Input rows:
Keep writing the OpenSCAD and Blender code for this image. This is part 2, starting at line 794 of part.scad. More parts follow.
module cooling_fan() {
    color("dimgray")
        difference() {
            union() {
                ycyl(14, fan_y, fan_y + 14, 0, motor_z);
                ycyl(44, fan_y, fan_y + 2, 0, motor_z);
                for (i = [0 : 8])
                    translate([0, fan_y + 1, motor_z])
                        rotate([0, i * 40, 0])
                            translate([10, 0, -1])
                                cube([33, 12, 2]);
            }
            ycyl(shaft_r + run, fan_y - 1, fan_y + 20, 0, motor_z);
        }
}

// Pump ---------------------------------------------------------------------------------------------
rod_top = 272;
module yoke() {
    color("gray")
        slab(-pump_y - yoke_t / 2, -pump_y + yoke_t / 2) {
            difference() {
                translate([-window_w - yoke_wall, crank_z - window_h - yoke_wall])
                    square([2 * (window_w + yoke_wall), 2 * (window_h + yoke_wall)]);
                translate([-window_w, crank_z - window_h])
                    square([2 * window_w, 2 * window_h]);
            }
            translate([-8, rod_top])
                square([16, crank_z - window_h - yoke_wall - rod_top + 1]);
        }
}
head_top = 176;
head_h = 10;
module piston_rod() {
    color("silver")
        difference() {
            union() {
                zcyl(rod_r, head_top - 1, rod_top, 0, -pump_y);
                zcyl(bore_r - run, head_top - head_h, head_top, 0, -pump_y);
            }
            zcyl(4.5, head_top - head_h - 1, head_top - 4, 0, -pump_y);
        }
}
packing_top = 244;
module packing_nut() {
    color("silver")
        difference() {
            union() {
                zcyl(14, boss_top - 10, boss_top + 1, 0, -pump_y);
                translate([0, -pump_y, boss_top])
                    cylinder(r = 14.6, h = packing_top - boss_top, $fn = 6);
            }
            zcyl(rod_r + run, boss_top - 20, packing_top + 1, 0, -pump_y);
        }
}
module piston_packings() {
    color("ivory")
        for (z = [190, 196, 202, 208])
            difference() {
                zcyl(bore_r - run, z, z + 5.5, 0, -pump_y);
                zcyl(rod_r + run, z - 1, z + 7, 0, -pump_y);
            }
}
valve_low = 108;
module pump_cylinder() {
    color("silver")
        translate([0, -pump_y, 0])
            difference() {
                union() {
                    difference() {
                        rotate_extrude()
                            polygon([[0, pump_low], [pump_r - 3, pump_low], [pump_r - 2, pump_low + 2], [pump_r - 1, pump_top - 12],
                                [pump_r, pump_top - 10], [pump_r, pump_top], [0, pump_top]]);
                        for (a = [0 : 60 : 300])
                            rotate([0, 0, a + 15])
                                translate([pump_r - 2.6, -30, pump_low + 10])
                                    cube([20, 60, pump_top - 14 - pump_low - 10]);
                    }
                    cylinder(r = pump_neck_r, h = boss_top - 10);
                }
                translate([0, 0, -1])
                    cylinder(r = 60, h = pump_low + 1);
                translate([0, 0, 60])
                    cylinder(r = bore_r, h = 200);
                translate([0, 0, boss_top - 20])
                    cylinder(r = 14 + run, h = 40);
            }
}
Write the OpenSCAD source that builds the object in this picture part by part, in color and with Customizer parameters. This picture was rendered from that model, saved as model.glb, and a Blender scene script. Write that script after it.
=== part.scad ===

To do: Collect every line above that contains the word "part".

Answer to this exercise:
Keep writing the OpenSCAD and Blender code for this image. This is part 2, starting at line 794 of part.scad. More parts follow.
Write the OpenSCAD source that builds the object in this picture part by part, in color and with Customizer parameters. This picture was rendered from that model, saved as model.glb, and a Blender scene script. Write that script after it.
=== part.scad ===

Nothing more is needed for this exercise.